1.1 Background. The Southern Company ("Southern") is a
registered holding company under the Public Utility Holding
Company Act of 1935, as amended (the "Act"). By order dated
August 3, 1994 (HCAR No. 26096) (the "1994 Order"), Southern was
authorized to acquire, in one or more transactions, the
securities of one or more companies organized to engage directly
or indirectly, and exclusively, in the business of owning and
holding the securities of one or more "foreign utility companies"

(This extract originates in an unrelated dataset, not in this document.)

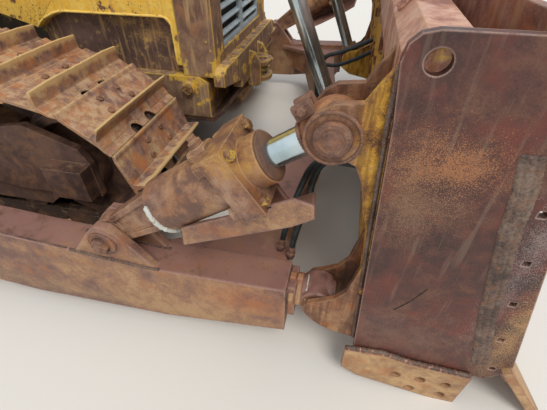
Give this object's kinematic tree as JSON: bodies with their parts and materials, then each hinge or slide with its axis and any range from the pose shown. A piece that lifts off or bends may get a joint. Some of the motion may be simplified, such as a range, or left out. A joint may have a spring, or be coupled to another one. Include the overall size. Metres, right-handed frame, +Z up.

("FUCOs"), as defined in Section 33(a) of the Act. Such
companies (referred to as "Project Parents") may also acquire and
hold the securities of one or more "exempt wholesale generators"
("EWGs"), as defined in Section 32(a) of the Act.
Under the terms of the 1994 Order, Southern was
authorized to make direct or indirect investments in Project
Parents in an aggregate amount at any one time outstanding not to
exceed $400 million, provided, however, that any direct or
indirect investment by Southern in any Project Parent would be
consummated only if, at the time thereof, and giving effect
thereto, Southern's "aggregate investment," determined in
accordance with Rule 53(a)(1)(i), in all FUCOs, EWGs and Project
Parents would not exceed 50% of Southern's "consolidated retained
earnings," as defined in Rule 53(a)(1)(ii). The 1994 Order
includes other limitations and qualifications applicable to the
types and terms of investments by Southern in Project Parents.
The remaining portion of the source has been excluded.